Print the listing below exactly.

· · · · ·

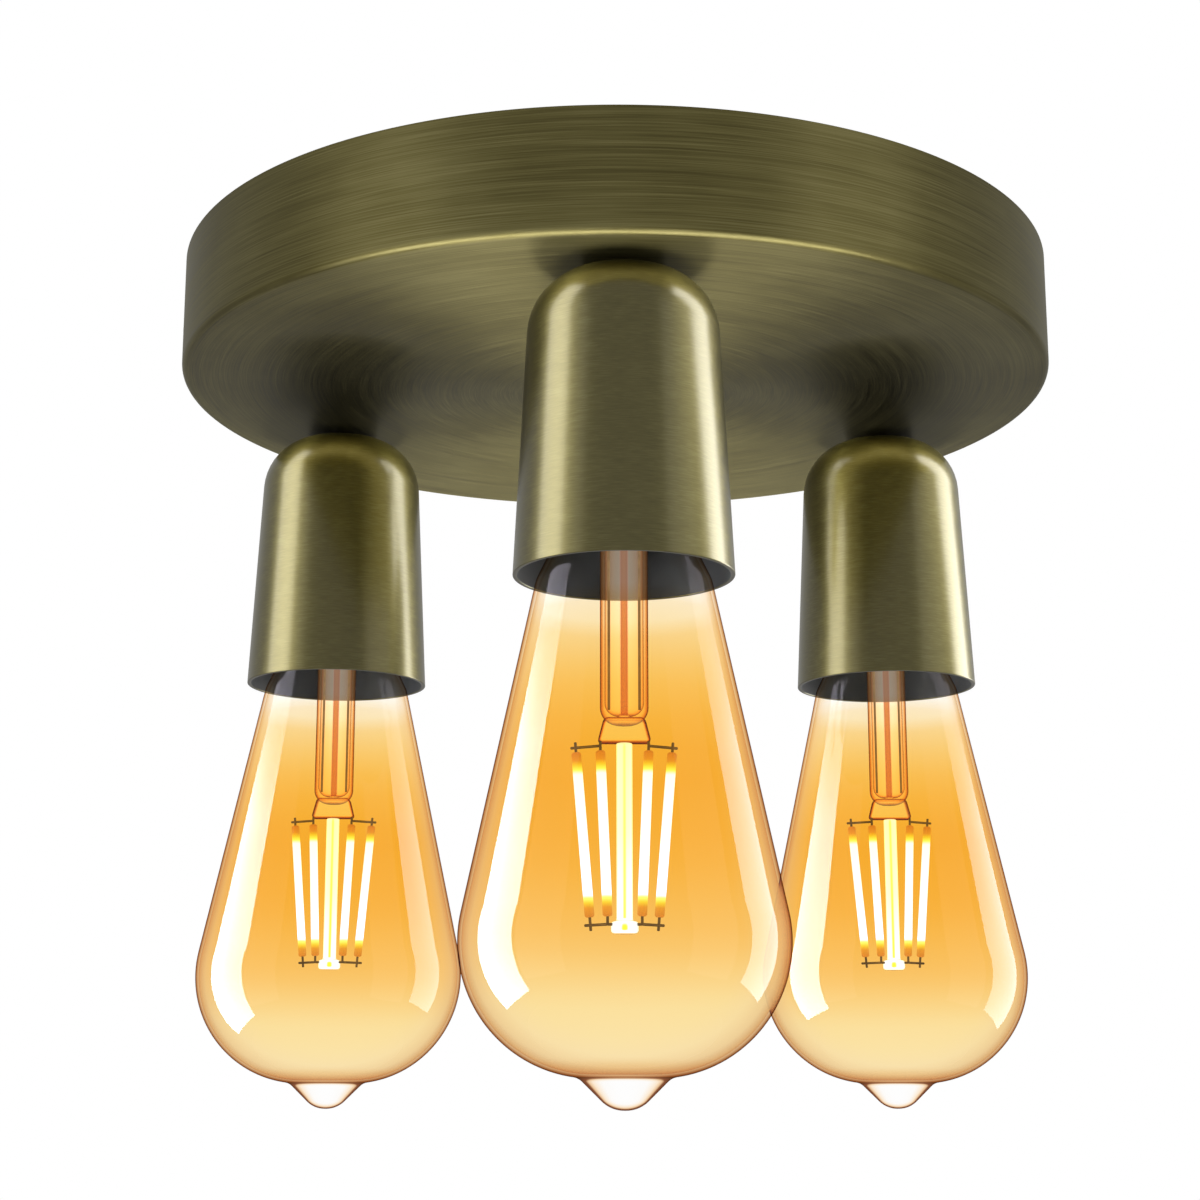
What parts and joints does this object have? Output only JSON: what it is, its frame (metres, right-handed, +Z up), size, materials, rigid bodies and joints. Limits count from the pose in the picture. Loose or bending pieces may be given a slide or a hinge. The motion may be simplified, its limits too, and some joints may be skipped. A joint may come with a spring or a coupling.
{
  "type": "semi flush ceiling light",
  "caption": "Round brushed brass ceiling cover with brushed cup holders, each with a screw-in amber teardrop filament bulb hanging below it.",
  "frame": {"origin": "centre of the pattern of ceiling screw slots, at the ceiling plane, on the axis of the round cover", "axes": "+Z up into the ceiling; the crossbar and its slots run along X; the front lamp is at -Y"},
  "size_m": [0.2064, 0.2135, 0.1937],
  "materials": {
    "antique_brass": "brushed and darkened, clear lacquered",
    "zinc_plated_steel": "bright zinc plate",
    "black_rubber": "matt",
    "terminal_nylon": "moulded, matt",
    "terminal_brass": "plain turned brass",
    "live_insulation": "extruded sleeve",
    "neutral_insulation": "extruded sleeve",
    "earth_insulation": "extruded sleeve",
    "holder_phenolic": "moulded, semi-gloss black",
    "nickel_plate": "nickel plated, rolled",
    "black_glass": "fused black glass, smooth",
    "solder": "soft solder, dull",
    "amber_glass": "blown, amber tinted, clear",
    "clear_glass": "drawn, clear",
    "board_green": "coated board",
    "filament_coating": "phosphor in silicone, lit",
    "lead_wire": "drawn wire"
  },
  "bodies": {
    "fitting": {"ceiling_cover": "antique_brass", "mounting_bracket": "zinc_plated_steel", "cable_grommet": "black_rubber", "side_screws": "antique_brass", "terminal_block": "terminal_nylon", "terminal_clamps": "terminal_brass", "terminal_screws": "zinc_plated_steel", "block_screw": "zinc_plated_steel", "live_leads": "live_insulation", "neutral_leads": "neutral_insulation", "earth_lead": "earth_insulation", "earth_screw": "terminal_brass", "lock_nuts": "zinc_plated_steel", "lock_washers": "zinc_plated_steel", "holder_terminals": "terminal_brass", "nipple_front": "zinc_plated_steel", "cup_front": "antique_brass", "lampholder_front": "holder_phenolic", "screw_shell_front": "nickel_plate", "centre_contact_front": "terminal_brass", "nipple_left": "zinc_plated_steel", "cup_left": "antique_brass", "lampholder_left": "holder_phenolic", "screw_shell_left": "nickel_plate", "centre_contact_left": "terminal_brass", "nipple_right": "zinc_plated_steel", "cup_right": "antique_brass", "lampholder_right": "holder_phenolic", "screw_shell_right": "nickel_plate", "centre_contact_right": "terminal_brass"},
    "bulb_front_carrier": {"bulb_insulator_front": "black_glass", "bulb_contact_front": "solder"},
    "bulb_front": {"bulb_glass_front": "amber_glass", "bulb_cap_front": "nickel_plate", "bulb_driver_front": "board_green", "bulb_stem_front": "clear_glass", "bulb_rod_front": "clear_glass", "filaments_front": "filament_coating", "bulb_wires_front": "lead_wire"},
    "bulb_left_carrier": {"bulb_insulator_left": "black_glass", "bulb_contact_left": "solder"},
    "bulb_left": {"bulb_glass_left": "amber_glass", "bulb_cap_left": "nickel_plate", "bulb_driver_left": "board_green", "bulb_stem_left": "clear_glass", "bulb_rod_left": "clear_glass", "filaments_left": "filament_coating", "bulb_wires_left": "lead_wire"},
    "bulb_right_carrier": {"bulb_insulator_right": "black_glass", "bulb_contact_right": "solder"},
    "bulb_right": {"bulb_glass_right": "amber_glass", "bulb_cap_right": "nickel_plate", "bulb_driver_right": "board_green", "bulb_stem_right": "clear_glass", "bulb_rod_right": "clear_glass", "filaments_right": "filament_coating", "bulb_wires_right": "lead_wire"}
  },
  "joints": [
    {"name": "bulb_front_drop", "type": "slide", "parent": "fitting", "child": "bulb_front_carrier", "axis": [0, 0, -1], "range_m": [0, 0.01452]},
    {"name": "bulb_front_turn", "type": "hinge", "parent": "bulb_front_carrier", "child": "bulb_front", "pos_m": [0, -0.0795, -0.09], "axis": [0, 0, -1], "range_deg": [0, 1440]},
    {"name": "bulb_left_drop", "type": "slide", "parent": "fitting", "child": "bulb_left_carrier", "axis": [0, 0, -1], "range_m": [0, 0.01452]},
    {"name": "bulb_left_turn", "type": "hinge", "parent": "bulb_left_carrier", "child": "bulb_left", "pos_m": [-0.06885, 0.03975, -0.09], "axis": [0, 0, -1], "range_deg": [0, 1440]},
    {"name": "bulb_right_drop", "type": "slide", "parent": "fitting", "child": "bulb_right_carrier", "axis": [0, 0, -1], "range_m": [0, 0.01452]},
    {"name": "bulb_right_turn", "type": "hinge", "parent": "bulb_right_carrier", "child": "bulb_right", "pos_m": [0.06885, 0.03975, -0.09], "axis": [0, 0, -1], "range_deg": [0, 1440]}
  ],
  "couplings": [
    {"joint": "bulb_front_drop", "follows": "bulb_front_turn", "m_per_rad": 0.00057757},
    {"joint": "bulb_left_drop", "follows": "bulb_left_turn", "m_per_rad": 0.00057757},
    {"joint": "bulb_right_drop", "follows": "bulb_right_turn", "m_per_rad": 0.00057757}
  ]
}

· · · · ·

→ Answer to the exercise
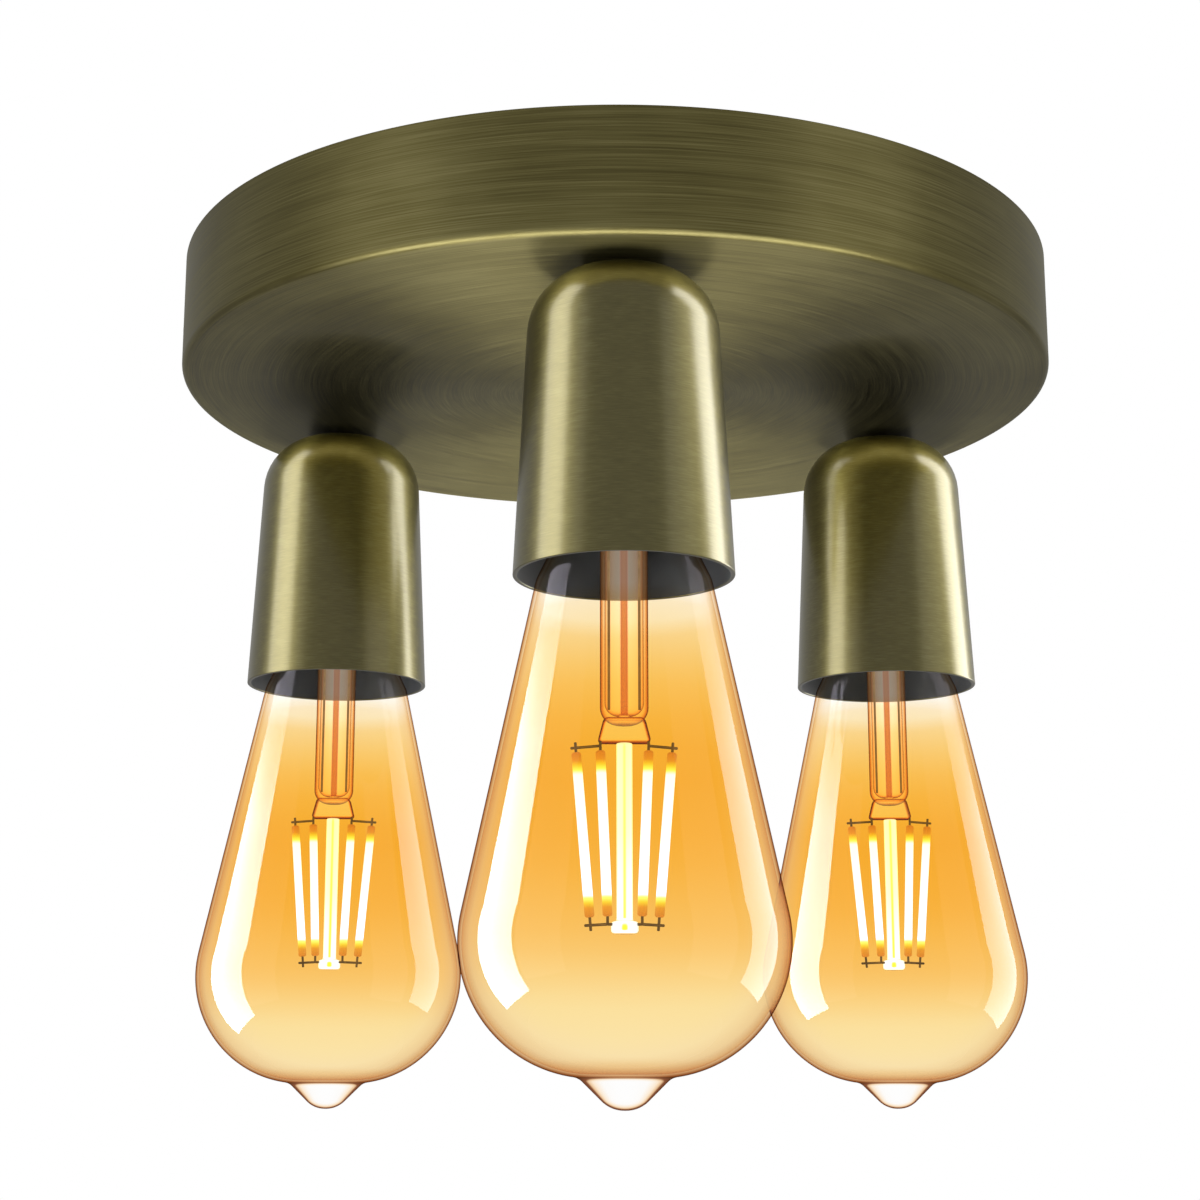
What parts and joints does this object have? Output only JSON: what it is, its frame (metres, right-handed, +Z up), size, materials, rigid bodies and joints. Limits count from the pose in the picture. Loose or bending pieces may be given a slide or a hinge. The motion may be simplified, its limits too, and some joints may be skipped. A joint may come with a spring or a coupling.
{
  "type": "semi flush ceiling light",
  "caption": "Round brushed brass ceiling cover with brushed cup holders, each with a screw-in amber teardrop filament bulb hanging below it.",
  "frame": {"origin": "centre of the pattern of ceiling screw slots, at the ceiling plane, on the axis of the round cover", "axes": "+Z up into the ceiling; the crossbar and its slots run along X; the front lamp is at -Y"},
  "size_m": [0.2064, 0.2135, 0.1937],
  "materials": {
    "antique_brass": "brushed and darkened, clear lacquered",
    "zinc_plated_steel": "bright zinc plate",
    "black_rubber": "matt",
    "terminal_nylon": "moulded, matt",
    "terminal_brass": "plain turned brass",
    "live_insulation": "extruded sleeve",
    "neutral_insulation": "extruded sleeve",
    "earth_insulation": "extruded sleeve",
    "holder_phenolic": "moulded, semi-gloss black",
    "nickel_plate": "nickel plated, rolled",
    "black_glass": "fused black glass, smooth",
    "solder": "soft solder, dull",
    "amber_glass": "blown, amber tinted, clear",
    "clear_glass": "drawn, clear",
    "board_green": "coated board",
    "filament_coating": "phosphor in silicone, lit",
    "lead_wire": "drawn wire"
  },
  "bodies": {
    "fitting": {"ceiling_cover": "antique_brass", "mounting_bracket": "zinc_plated_steel", "cable_grommet": "black_rubber", "side_screws": "antique_brass", "terminal_block": "terminal_nylon", "terminal_clamps": "terminal_brass", "terminal_screws": "zinc_plated_steel", "block_screw": "zinc_plated_steel", "live_leads": "live_insulation", "neutral_leads": "neutral_insulation", "earth_lead": "earth_insulation", "earth_screw": "terminal_brass", "lock_nuts": "zinc_plated_steel", "lock_washers": "zinc_plated_steel", "holder_terminals": "terminal_brass", "nipple_front": "zinc_plated_steel", "cup_front": "antique_brass", "lampholder_front": "holder_phenolic", "screw_shell_front": "nickel_plate", "centre_contact_front": "terminal_brass", "nipple_left": "zinc_plated_steel", "cup_left": "antique_brass", "lampholder_left": "holder_phenolic", "screw_shell_left": "nickel_plate", "centre_contact_left": "terminal_brass", "nipple_right": "zinc_plated_steel", "cup_right": "antique_brass", "lampholder_right": "holder_phenolic", "screw_shell_right": "nickel_plate", "centre_contact_right": "terminal_brass"},
    "bulb_front_carrier": {"bulb_insulator_front": "black_glass", "bulb_contact_front": "solder"},
    "bulb_front": {"bulb_glass_front": "amber_glass", "bulb_cap_front": "nickel_plate", "bulb_driver_front": "board_green", "bulb_stem_front": "clear_glass", "bulb_rod_front": "clear_glass", "filaments_front": "filament_coating", "bulb_wires_front": "lead_wire"},
    "bulb_left_carrier": {"bulb_insulator_left": "black_glass", "bulb_contact_left": "solder"},
    "bulb_left": {"bulb_glass_left": "amber_glass", "bulb_cap_left": "nickel_plate", "bulb_driver_left": "board_green", "bulb_stem_left": "clear_glass", "bulb_rod_left": "clear_glass", "filaments_left": "filament_coating", "bulb_wires_left": "lead_wire"},
    "bulb_right_carrier": {"bulb_insulator_right": "black_glass", "bulb_contact_right": "solder"},
    "bulb_right": {"bulb_glass_right": "amber_glass", "bulb_cap_right": "nickel_plate", "bulb_driver_right": "board_green", "bulb_stem_right": "clear_glass", "bulb_rod_right": "clear_glass", "filaments_right": "filament_coating", "bulb_wires_right": "lead_wire"}
  },
  "joints": [
    {"name": "bulb_front_drop", "type": "slide", "parent": "fitting", "child": "bulb_front_carrier", "axis": [0, 0, -1], "range_m": [0, 0.01452]},
    {"name": "bulb_front_turn", "type": "hinge", "parent": "bulb_front_carrier", "child": "bulb_front", "pos_m": [0, -0.0795, -0.09], "axis": [0, 0, -1], "range_deg": [0, 1440]},
    {"name": "bulb_left_drop", "type": "slide", "parent": "fitting", "child": "bulb_left_carrier", "axis": [0, 0, -1], "range_m": [0, 0.01452]},
    {"name": "bulb_left_turn", "type": "hinge", "parent": "bulb_left_carrier", "child": "bulb_left", "pos_m": [-0.06885, 0.03975, -0.09], "axis": [0, 0, -1], "range_deg": [0, 1440]},
    {"name": "bulb_right_drop", "type": "slide", "parent": "fitting", "child": "bulb_right_carrier", "axis": [0, 0, -1], "range_m": [0, 0.01452]},
    {"name": "bulb_right_turn", "type": "hinge", "parent": "bulb_right_carrier", "child": "bulb_right", "pos_m": [0.06885, 0.03975, -0.09], "axis": [0, 0, -1], "range_deg": [0, 1440]}
  ],
  "couplings": [
    {"joint": "bulb_front_drop", "follows": "bulb_front_turn", "m_per_rad": 0.00057757},
    {"joint": "bulb_left_drop", "follows": "bulb_left_turn", "m_per_rad": 0.00057757},
    {"joint": "bulb_right_drop", "follows": "bulb_right_turn", "m_per_rad": 0.00057757}
  ]
}